▶ TASK DETAILS: Search the data for the word "that". Reproduce every line where it is found.

▶ PROVIDED ENTRIES:
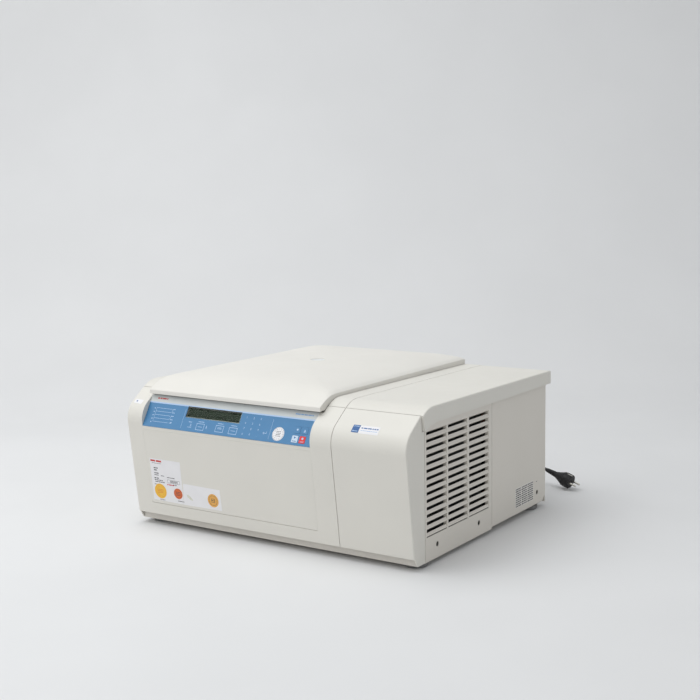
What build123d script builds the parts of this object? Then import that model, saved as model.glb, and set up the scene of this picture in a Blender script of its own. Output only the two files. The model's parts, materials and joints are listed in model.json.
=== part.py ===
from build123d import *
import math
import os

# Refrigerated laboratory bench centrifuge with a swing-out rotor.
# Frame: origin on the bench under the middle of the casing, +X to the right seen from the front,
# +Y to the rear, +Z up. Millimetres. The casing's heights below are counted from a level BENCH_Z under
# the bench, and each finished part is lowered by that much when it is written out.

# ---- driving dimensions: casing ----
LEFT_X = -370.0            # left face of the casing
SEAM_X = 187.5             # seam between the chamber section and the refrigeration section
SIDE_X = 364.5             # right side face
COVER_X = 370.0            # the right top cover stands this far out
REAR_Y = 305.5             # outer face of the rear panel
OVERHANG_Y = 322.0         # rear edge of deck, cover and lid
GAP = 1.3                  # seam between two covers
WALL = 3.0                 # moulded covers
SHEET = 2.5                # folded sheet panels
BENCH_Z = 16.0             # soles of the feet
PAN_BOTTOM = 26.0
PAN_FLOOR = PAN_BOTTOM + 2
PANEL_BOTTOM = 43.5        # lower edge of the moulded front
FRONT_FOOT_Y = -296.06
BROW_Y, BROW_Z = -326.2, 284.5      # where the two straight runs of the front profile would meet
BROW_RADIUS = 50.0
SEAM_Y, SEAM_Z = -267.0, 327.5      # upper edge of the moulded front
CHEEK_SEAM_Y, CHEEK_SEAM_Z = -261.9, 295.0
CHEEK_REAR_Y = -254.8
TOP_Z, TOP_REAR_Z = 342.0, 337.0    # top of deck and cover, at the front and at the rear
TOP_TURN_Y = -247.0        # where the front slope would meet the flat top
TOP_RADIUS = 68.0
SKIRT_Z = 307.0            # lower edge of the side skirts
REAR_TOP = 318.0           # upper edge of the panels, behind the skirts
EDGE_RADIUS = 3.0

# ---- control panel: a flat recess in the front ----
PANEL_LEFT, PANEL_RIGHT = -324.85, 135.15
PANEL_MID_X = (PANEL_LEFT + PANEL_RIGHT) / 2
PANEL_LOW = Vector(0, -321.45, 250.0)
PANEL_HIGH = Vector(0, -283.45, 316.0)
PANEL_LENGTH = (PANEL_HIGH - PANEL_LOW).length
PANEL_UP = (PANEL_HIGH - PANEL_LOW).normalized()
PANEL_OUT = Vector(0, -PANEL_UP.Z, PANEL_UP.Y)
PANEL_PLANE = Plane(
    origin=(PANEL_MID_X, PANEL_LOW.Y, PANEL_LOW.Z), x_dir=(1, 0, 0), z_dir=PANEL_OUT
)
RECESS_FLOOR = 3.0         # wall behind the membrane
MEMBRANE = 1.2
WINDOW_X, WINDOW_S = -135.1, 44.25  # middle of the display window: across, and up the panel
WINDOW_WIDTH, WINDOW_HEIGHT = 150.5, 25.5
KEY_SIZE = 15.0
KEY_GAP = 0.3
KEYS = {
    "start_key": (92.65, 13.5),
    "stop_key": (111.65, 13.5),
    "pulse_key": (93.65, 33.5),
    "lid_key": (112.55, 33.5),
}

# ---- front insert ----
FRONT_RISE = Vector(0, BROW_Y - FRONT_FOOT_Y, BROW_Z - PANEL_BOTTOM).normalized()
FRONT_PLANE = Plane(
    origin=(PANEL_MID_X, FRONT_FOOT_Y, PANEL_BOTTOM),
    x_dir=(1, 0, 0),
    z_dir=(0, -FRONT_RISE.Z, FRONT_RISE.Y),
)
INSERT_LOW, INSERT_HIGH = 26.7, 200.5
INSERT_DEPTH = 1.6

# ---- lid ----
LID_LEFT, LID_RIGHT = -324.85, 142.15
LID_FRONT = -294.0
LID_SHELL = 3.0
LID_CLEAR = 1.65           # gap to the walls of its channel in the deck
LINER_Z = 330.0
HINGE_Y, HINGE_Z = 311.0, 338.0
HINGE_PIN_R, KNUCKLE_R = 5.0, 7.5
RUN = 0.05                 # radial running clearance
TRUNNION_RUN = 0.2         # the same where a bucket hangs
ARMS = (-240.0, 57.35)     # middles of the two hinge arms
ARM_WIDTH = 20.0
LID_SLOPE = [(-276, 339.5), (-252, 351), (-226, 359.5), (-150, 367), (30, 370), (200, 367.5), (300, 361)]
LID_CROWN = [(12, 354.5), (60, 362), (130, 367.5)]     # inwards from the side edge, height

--

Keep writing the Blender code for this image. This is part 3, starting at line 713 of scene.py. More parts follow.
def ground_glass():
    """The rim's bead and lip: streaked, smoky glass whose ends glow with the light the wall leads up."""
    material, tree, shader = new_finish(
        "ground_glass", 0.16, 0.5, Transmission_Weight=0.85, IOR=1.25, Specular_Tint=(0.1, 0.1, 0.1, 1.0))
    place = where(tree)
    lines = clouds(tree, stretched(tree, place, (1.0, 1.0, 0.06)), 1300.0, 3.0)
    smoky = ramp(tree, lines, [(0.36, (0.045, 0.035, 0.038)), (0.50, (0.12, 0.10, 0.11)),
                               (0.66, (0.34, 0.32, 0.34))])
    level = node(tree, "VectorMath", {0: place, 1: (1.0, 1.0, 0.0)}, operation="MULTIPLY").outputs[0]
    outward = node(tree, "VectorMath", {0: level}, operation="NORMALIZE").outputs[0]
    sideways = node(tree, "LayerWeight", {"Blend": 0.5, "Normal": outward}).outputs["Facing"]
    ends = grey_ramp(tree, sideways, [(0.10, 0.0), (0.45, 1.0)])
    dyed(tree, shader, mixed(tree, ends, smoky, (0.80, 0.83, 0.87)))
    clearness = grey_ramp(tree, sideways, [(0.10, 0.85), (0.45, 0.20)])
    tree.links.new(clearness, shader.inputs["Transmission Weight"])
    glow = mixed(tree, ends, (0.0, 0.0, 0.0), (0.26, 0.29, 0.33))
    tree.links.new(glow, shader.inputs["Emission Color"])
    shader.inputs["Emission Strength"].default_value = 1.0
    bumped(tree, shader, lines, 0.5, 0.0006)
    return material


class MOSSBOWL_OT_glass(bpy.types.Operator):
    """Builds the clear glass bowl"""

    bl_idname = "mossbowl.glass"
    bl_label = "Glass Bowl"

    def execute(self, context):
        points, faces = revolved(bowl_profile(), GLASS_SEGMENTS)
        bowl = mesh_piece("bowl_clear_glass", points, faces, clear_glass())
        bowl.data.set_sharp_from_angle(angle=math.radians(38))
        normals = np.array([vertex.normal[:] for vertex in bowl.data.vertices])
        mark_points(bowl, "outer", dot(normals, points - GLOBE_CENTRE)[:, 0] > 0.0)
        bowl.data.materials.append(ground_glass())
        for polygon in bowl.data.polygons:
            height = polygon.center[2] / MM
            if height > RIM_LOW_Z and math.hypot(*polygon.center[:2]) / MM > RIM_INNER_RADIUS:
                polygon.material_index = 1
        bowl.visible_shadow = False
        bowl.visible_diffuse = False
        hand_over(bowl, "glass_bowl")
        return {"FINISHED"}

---

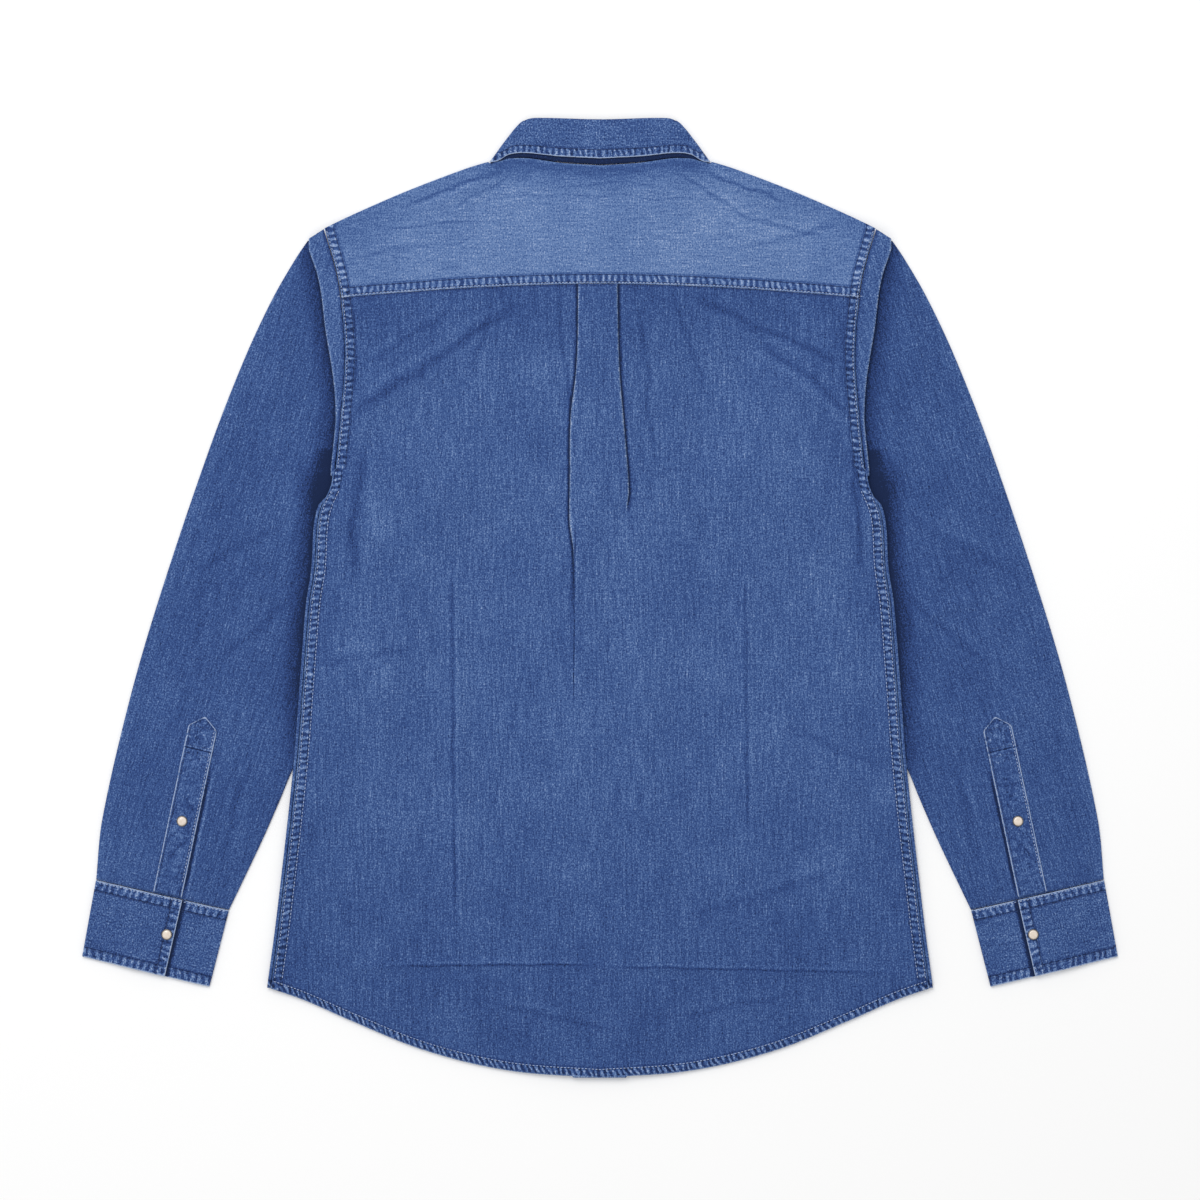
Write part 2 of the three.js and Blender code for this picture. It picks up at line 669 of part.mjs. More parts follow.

▶ SOLUTION TO THIS EXERCISE:
What build123d script builds the parts of this object? Then import that model, saved as model.glb, and set up the scene of this picture in a Blender script of its own. Output only the two files. The model's parts, materials and joints are listed in model.json.
# the bench, and each finished part is lowered by that much when it is written out.